Effects of the recognition sites of MOFs on turn-off fluorescence detection of Fe3+†

Abstract

In this work, two fluorescent Cd(II)-based metal–organic frameworks (MOFs), named [CdL(dpa)]·2.5H₂O (1) and Cd₂L₂(2,2′-bpy)₂ (2) (H₂L = 5-[(dimethylamino)thioxomethoxy]-1,3-benzenedicarboxylic acid, dpa = 4,4′-dipyridylamine and 2,2′-bpy = 2,2′-bipyridine), were successfully exploited as fluorescent sensors for the detection of Fe³⁺ in an aqueous medium. Compound 1 was assembled with Cd²⁺, L²⁻ and dpa to construct a porous two-dimensional layer. The (dimethylamino)thioxomethoxy groups in the layer protrude into the adjacent layers to form an interdigitated motif. Compound 2 exhibited an infinite ladder-like chain with the (dimethylamino)thioxomethoxy groups hanging on the two sides of the chain. Fluorescence studies revealed that both 1 and 2 can effectively detect Fe³⁺ in H₂O through luminescence quenching (K_sv = 2.96 × 10⁴ M⁻¹ and LOD = 6.40 × 10⁻⁵ mM for 1; K_sv = 3.31 × 10⁴ M⁻¹ and LOD = 7.65 × 10⁻⁵ mM for 2).

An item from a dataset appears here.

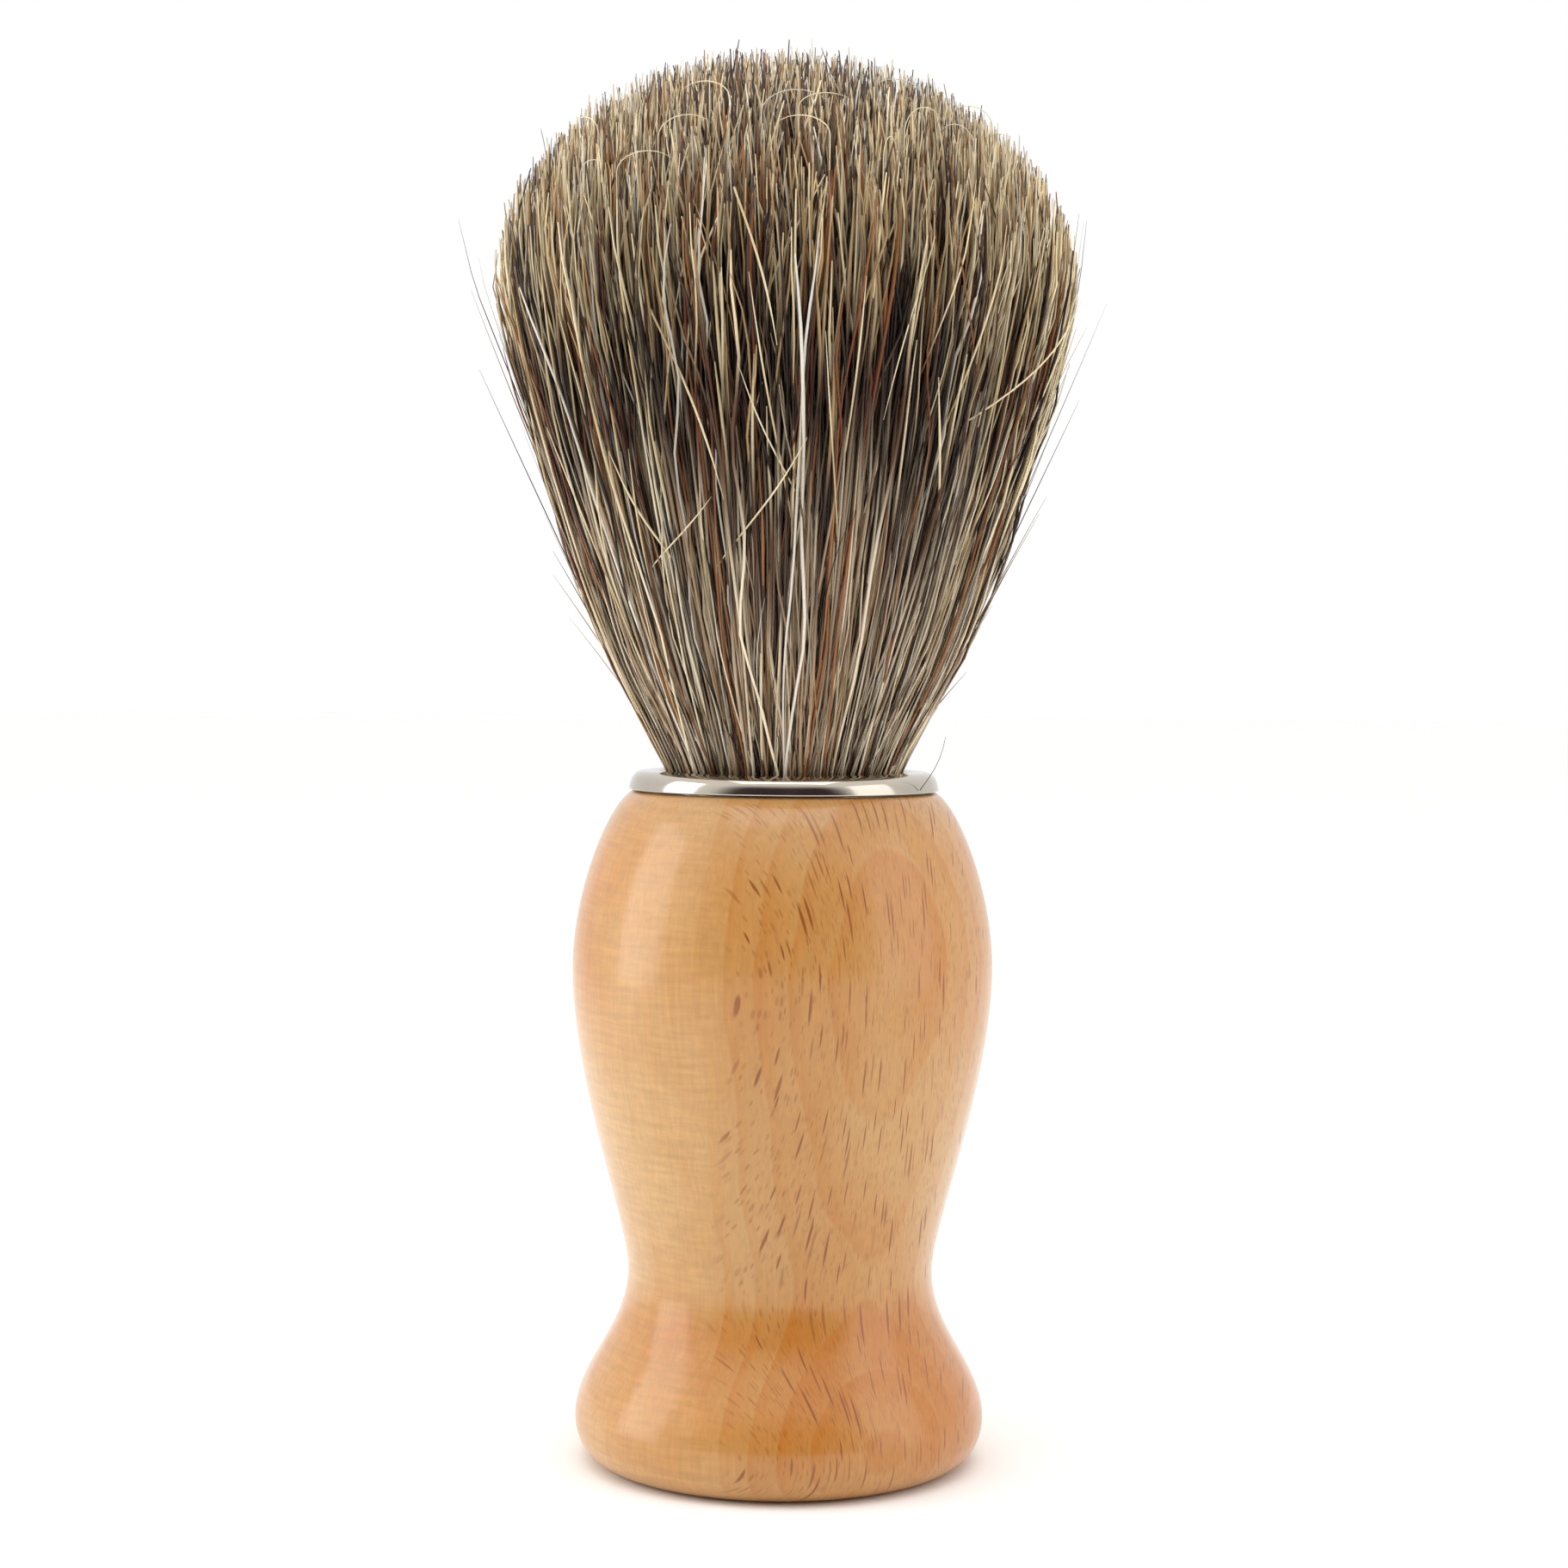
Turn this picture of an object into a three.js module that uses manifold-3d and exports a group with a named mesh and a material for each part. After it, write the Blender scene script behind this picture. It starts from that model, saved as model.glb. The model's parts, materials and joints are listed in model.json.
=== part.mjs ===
// A shaving brush: a turned beech handle, a plated collar and a bound knot of mixed bristle.
// Millimetres, +Z up. The origin is the centre of the flat base that the brush stands on.

import * as THREE from 'three';
import { mergeVertices } from 'three/addons/utils/BufferGeometryUtils.js';
import Module from 'manifold-3d';

const manifoldLibrary = await Module();
manifoldLibrary.setup();

const gap = 0.3; // clearance left between neighbouring pieces
const turnSteps = 36; // facets around every turned piece
const curveSteps = 7; // facets along each curve of an outline

// The handle, from the flat foot up: base bulb, waist, belly, shoulder, and the top under the collar.
const footRadius = 13;
const bulbRadius = 16.05;
const bulbHeight = 3.45;
const waistRadius = 11.97;
const waistHeight = 14.9;
const bellyRadius = 16.45;
const bellyHeight = 38.8;
const shoulderRadius = 11.8;
const handleHeight = 52.5;

// How far each curve of the handle runs on in its end's direction before it bends away.
const footRun = 1.6;
const bulbRunDown = 2.25;
const bulbRunUp = 3.75;
const waistRunDown = 4.8;
const waistRunUp = 3.8;
const bellyRunDown = 9.2;
const bellyRunUp = 5.5;
const shoulderRunOut = 2;
const shoulderRunDown = 1;

// The blind socket, bored down from the top of the handle.
const socketRadius = 10.5;
const socketDepth = 16;
const socketFloor = handleHeight - socketDepth;

// The collar: a turned ring whose thin skirt goes down into the socket.
const collarRadius = 12.1;
const collarBoreRadius = 9.6;
const collarCrestRadius = 10.3;
const collarRoll = 0.6;
const collarLipHeight = 0.45;
const collarHeight = 1.3;
const collarSeat = handleHeight + gap;
const collarTop = collarSeat + collarHeight;
const skirtLength = 6;

// The foot of the knot, from the socket floor up: adhesive, cast plug, bound roots.
const adhesiveThickness = 1;
const plugRadius = 9.3;
const plugThickness = 5;
const rootRadius = 9.2;
const boundRadius = 8.3;
const threadRadius = 0.42;
const threadTurns = 3;

// The hair bends about a point above the collar, so the faces that slide are parts of spheres about it.
const bendHeight = 59;
const ballRadius = 10.5;
const neckThickness = 1.8;
const neckHalfAngle = THREE.MathUtils.degToRad(29);

// The bulb of hair above the collar.
const flareRadius = 13.2;
const flareHeight = 61.7;
const bloomRadius = 23.1;
const bloomHeight = 91;
const crownHeight = 109.6;
const flareLean = THREE.MathUtils.degToRad(24);
const flareRun = 14;
const bloomRunDown = 11.5;
const bloomRunUp = 10.5;
const crownRunOut = 13;
const coreFootRadius = 4.3;
const coreTopRadius = 10;
const coreSwellHeight = 80;
const tuftCount = 12;

const up = new THREE.Vector3(0, 0, 1);

// Points along a part of a circle in the outline plane, from one angle above the horizontal to another.
function arcPoints(centreHeight, radius, fromAngle, toAngle, steps) {
  return Array.from({ length: steps + 1 }, (_, i) => {
    const angle = fromAngle + ((toAngle - fromAngle) * i) / steps;
    return new THREE.Vector2(radius * Math.cos(angle), centreHeight + radius * Math.sin(angle));
  });
}

// A closed solid from a three.js geometry, with shared corners merged and its faces pointing out.
function solidFrom(geometry) {
  const bare = new THREE.BufferGeometry();
  bare.setAttribute('position', geometry.getAttribute('position').clone());
  bare.setIndex(geometry.getIndex());
  const merged = mergeVertices(bare, 1e-5);
  const corners = merged.getIndex().array;
  const triangles = [];
  for (let i = 0; i < corners.length; i += 3) {
    const [a, b, c] = corners.slice(i, i + 3);
    if (a !== b && b !== c && c !== a) triangles.push(a, b, c);
  }
  const vertProperties = new Float32Array(merged.getAttribute('position').array);
  const makeSolid = (triVerts) =>
    new manifoldLibrary.Manifold(new manifoldLibrary.Mesh({ numProp: 3, vertProperties, triVerts }));
  const solid = makeSolid(new Uint32Array(triangles));
  return solid.volume() > 0 ? solid : makeSolid(new Uint32Array(triangles.reverse()));
}

// A turned solid: the outline's x is the radius and its y is the height.
function turned(outline) {
  const geometry = new THREE.LatheGeometry(outline, turnSteps);
  geometry.rotateX(Math.PI / 2);
  return solidFrom(geometry);
}

function geometryFrom(solid) {
  const { vertProperties, triVerts } = solid.getMesh();
  const geometry = new THREE.BufferGeometry();
  geometry.setAttribute('position', new THREE.BufferAttribute(vertProperties, 3));
  geometry.setIndex(new THREE.BufferAttribute(triVerts, 1));
  geometry.computeVertexNormals();
  return geometry;
}

// A curve that leaves one point upright and arrives at the next upright.
function addUprightCurve(outline, from, runUp, to, runDown) {
  outline.bezierCurveTo(from.x, from.y + runUp, to.x, to.y - runDown, to.x, to.y);
}

// One outline on the axis at both ends: up the outside of the handle, then down inside the socket.
function handleSolid() {
  const bulb = new THREE.Vector2(bulbRadius, bulbHeight);
  const waist = new THREE.Vector2(waistRadius, waistHeight);
  const belly = new THREE.Vector2(bellyRadius, bellyHeight);
  const shoulderTurn = [shoulderRadius + shoulderRunOut, handleHeight - shoulderRunDown];
  const outline = new THREE.Path();
  outline.moveTo(0, 0);
  outline.lineTo(footRadius, 0);
  outline.bezierCurveTo(footRadius + footRun, 0, bulbRadius, bulbHeight - bulbRunDown, bulb.x, bulb.y);
  addUprightCurve(outline, bulb, bulbRunUp, waist, waistRunDown);
  addUprightCurve(outline, waist, waistRunUp, belly, bellyRunDown);
  outline.bezierCurveTo(bellyRadius, bellyHeight + bellyRunUp, ...shoulderTurn, shoulderRadius, handleHeight);
  outline.lineTo(socketRadius, handleHeight);
  outline.lineTo(socketRadius, socketFloor);
  outline.lineTo(0, socketFloor);
  return turned(outline.getPoints(curveSteps));
}

// The ring has a thin upright lip, a domed face that rolls over into the bore, and a skirt below.
function collarSolid() {
  const skirtRadius = socketRadius - gap;
  const skirtFoot = collarSeat - skirtLength;
  const domeSteps = 5;
  const outline = new THREE.Path();
  outline.moveTo(collarBoreRadius, skirtFoot);
  outline.lineTo(skirtRadius, skirtFoot);
  outline.lineTo(skirtRadius, collarSeat);
  outline.lineTo(collarRadius, collarSeat);
  outline.lineTo(collarRadius, collarSeat + collarLipHeight);
  outline.quadraticCurveTo(collarRadius - collarLipHeight, collarTop, collarCrestRadius, collarTop);
  outline.quadraticCurveTo(collarBoreRadius, collarTop, collarBoreRadius, collarTop - collarRoll);
  outline.lineTo(collarBoreRadius, skirtFoot);
  return turned(outline.getPoints(domeSteps));
}

function discSolid(radius, bottom, thickness) {
  const top = bottom + thickness;
  const outline = [
    new THREE.Vector2(0, bottom),
    new THREE.Vector2(radius, bottom),
    new THREE.Vector2(radius, top),
    new THREE.Vector2(0, top),
  ];
  return turned(outline);
}

const adhesiveBottom = socketFloor + gap;
const plugBottom = adhesiveBottom + adhesiveThickness + gap;
const rootsBottom = plugBottom + plugThickness + gap;
const boundTop = rootsBottom + 2 * threadRadius * threadTurns + gap;

// The turns of binding thread lie side by side and are drawn tight, so they join into one ribbed band.
function bindingSolid() {
  const innerRadius = boundRadius + gap;
  const bandBottom = rootsBottom + gap;
  const outline = [new THREE.Vector2(innerRadius, bandBottom)];
  for (let turn = 0; turn < threadTurns; turn += 1) {
    const middle = bandBottom + threadRadius * (2 * turn + 1);
    const rib = arcPoints(middle, threadRadius, -Math.PI / 3, Math.PI / 3, 4);
    rib.forEach((point) => outline.push(new THREE.Vector2(innerRadius + point.x, point.y)));
  }
  outline.push(new THREE.Vector2(innerRadius, bandBottom + 2 * threadRadius * threadTurns));
  outline.push(outline[0].clone());
  return turned(outline);
}

// The roots are waisted where the thread grips them, and their top is a cup about the bend point.
function rootsSolid() {
  const cupRadius = ballRadius + neckThickness + 2 * gap;
  const cupEdge = -Math.acos(rootRadius / cupRadius);
  const cup = arcPoints(bendHeight, cupRadius, cupEdge, -Math.PI / 2, curveSteps);
  const outline = [
    new THREE.Vector2(0, rootsBottom),
    new THREE.Vector2(boundRadius, rootsBottom),
    new THREE.Vector2(boundRadius, boundTop + gap),
    new THREE.Vector2(rootRadius, boundTop + 2 * gap),
    ...cup,
  ];
  return turned(outline);
}

// The short flexing length of hair just above the binding, as a shallow bowl about the bend point.
function neckSolid() {
  const rim = neckHalfAngle - Math.PI / 2;
  const below = arcPoints(bendHeight, ballRadius + gap + neckThickness, -Math.PI / 2, rim, 5);
  const above = arcPoints(bendHeight, ballRadius + gap, rim, -Math.PI / 2, 5);
  return turned([...below, ...above]);
}

// The whole bulb: a ball that sits in the neck, a flare over the collar, and a domed top.
function bulbSolid() {
  const outline = new THREE.Path();
  const flareTurn = new THREE.Vector2(0, flareRun).rotateAround(new THREE.Vector2(), -flareLean);
  flareTurn.add(new THREE.Vector2(flareRadius, flareHeight));
  const bloomTurnHeight = bloomHeight - bloomRunDown;
  outline.moveTo(ballRadius, bendHeight);
  outline.lineTo(flareRadius, flareHeight);
  outline.bezierCurveTo(flareTurn.x, flareTurn.y, bloomRadius, bloomTurnHeight, bloomRadius, bloomHeight);
  outline.bezierCurveTo(bloomRadius, bloomHeight + bloomRunUp, crownRunOut, crownHeight, 0, crownHeight);
  const ball = arcPoints(bendHeight, ballRadius, -Math.PI / 2, 0, curveSteps);
  return turned([...ball.slice(0, -1), ...outline.getPoints(curveSteps)]);
}

// The column that divides the central lock from the outer ones, wider towards the top.
function coreColumn(extra) {
  const foot = bendHeight - 2 * ballRadius;
  const top = crownHeight + 1;
  const footReach = coreFootRadius + extra;
  const topReach = coreTopRadius + extra;
  const outline = new THREE.Path();
  outline.moveTo(0, foot);
  outline.lineTo(footReach, foot);
  outline.lineTo(footReach, bendHeight);
  outline.quadraticCurveTo(topReach, coreSwellHeight, topReach, top);
  outline.lineTo(0, top);
  return turned(outline.getPoints(curveSteps));
}

// A tall wedge that holds one of the equal sectors about the axis, drawn in by half the clearance.
function sectorWedge(middleAngle) {
  const halfSector = Math.PI / tuftCount;
  const reach = 2 * bloomRadius;
  const tip = gap / 2 / Math.sin(halfSector);
  const far = tip + reach * Math.cos(halfSector);
  const side = reach * Math.sin(halfSector);
  const section = new THREE.Shape();
  section.moveTo(tip, 0);
  section.lineTo(far, -side);
  section.lineTo(far, side);
  section.closePath();
  const wedge = new THREE.ExtrudeGeometry(section, { depth: 2 * crownHeight, bevelEnabled: false });
  wedge.applyMatrix4(new THREE.Matrix4().makeRotationAxis(up, middleAngle));
  return solidFrom(wedge);
}

const beech = { color: '#d39a5f', roughness: 0.35, metalness: 0 };
const nickel = { color: '#cfcbc4', roughness: 0.16, metalness: 1 };
const resin = { color: '#c9a765', roughness: 0.3, metalness: 0 };
const glue = { color: '#ddd2b4', roughness: 0.5, metalness: 0 };
const thread = { color: '#e6dfcf', roughness: 0.9, metalness: 0 };
const rootHair = { color: '#b9a88f', roughness: 0.8, metalness: 0 };
const bloomHair = { color: '#a28a70', roughness: 0.8, metalness: 0 };

const brush = new THREE.Group();

function addPiece(name, solid, look) {
  const piece = new THREE.Mesh(geometryFrom(solid), new THREE.MeshStandardMaterial(look));
  piece.name = name;
  brush.add(piece);
}

addPiece('handle', handleSolid(), beech);
addPiece('collar', collarSolid(), nickel);
addPiece('socket_adhesive', discSolid(socketRadius - gap, adhesiveBottom, adhesiveThickness), glue);
addPiece('knot_plug', discSolid(plugRadius, plugBottom, plugThickness), resin);
addPiece('root_binding', bindingSolid(), thread);
addPiece('hair_roots', rootsSolid(), rootHair);
addPiece('hair_neck', neckSolid(), rootHair);

const bulb = bulbSolid();
addPiece('hair_core', bulb.intersect(coreColumn(0)), bloomHair);

const outerBulb = bulb.subtract(coreColumn(gap));
for (let i = 0; i < tuftCount; i += 1) {
  const middleAngle = (2 * Math.PI * i) / tuftCount;
  const tuft = outerBulb.intersect(sectorWedge(middleAngle));
  addPiece(`hair_tuft_${String(i + 1).padStart(2, '0')}`, tuft, bloomHair);
}

export default brush;
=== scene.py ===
import json
import math

import bmesh
import bpy
import numpy as np
from mathutils import Matrix, Vector
from mathutils.geometry import interpolate_bezier


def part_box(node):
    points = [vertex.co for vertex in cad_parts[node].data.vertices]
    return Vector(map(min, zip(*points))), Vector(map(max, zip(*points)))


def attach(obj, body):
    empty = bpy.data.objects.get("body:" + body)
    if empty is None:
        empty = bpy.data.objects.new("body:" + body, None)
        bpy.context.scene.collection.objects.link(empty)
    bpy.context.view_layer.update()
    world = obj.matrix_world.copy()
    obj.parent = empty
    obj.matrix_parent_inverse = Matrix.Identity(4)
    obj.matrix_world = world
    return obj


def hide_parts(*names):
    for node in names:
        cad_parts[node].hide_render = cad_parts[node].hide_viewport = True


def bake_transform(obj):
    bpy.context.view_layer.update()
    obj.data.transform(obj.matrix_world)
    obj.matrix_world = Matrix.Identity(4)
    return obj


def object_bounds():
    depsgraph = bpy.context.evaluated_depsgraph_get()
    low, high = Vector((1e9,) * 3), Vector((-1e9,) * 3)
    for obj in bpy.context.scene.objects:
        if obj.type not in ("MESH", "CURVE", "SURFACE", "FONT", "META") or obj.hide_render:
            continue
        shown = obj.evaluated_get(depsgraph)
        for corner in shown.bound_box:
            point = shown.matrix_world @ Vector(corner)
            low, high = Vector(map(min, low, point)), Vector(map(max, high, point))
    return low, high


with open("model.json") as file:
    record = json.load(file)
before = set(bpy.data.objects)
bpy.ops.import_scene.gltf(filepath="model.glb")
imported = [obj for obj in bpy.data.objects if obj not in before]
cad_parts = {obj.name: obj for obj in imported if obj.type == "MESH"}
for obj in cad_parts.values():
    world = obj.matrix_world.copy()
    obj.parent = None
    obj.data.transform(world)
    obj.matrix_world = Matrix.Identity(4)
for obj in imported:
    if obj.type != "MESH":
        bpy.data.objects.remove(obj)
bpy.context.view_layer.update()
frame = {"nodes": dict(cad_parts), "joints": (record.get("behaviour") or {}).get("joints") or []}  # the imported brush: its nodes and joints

mm = 0.001
bendHeight = frame["joints"][0]["pos_m"][2] / mm
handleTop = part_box("handle")[1][2] / mm
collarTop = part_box("collar")[1][2] / mm
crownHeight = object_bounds()[1][2] / mm
tuftCount = 12


# a colour as people pick it on screen, turned to linear light
def srgb(code):
    channels = [int(code[i:i + 2], 16) / 255 for i in (1, 3, 5)]
    linear = [c / 12.92 if c <= 0.04045 else ((c + 0.055) / 1.055) ** 2.4 for c in channels]
    return (*linear, 1.0)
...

The synergistic competitive absorption and coordination interaction mechanism could explain the detection of Fe³⁺. Furthermore, the enlarged steric hindrance in compound 1 resulted in lower values of K_sv and LOD than those of compound 2, which impeded the coordination of Fe³⁺ with its N, O and S recognition sites.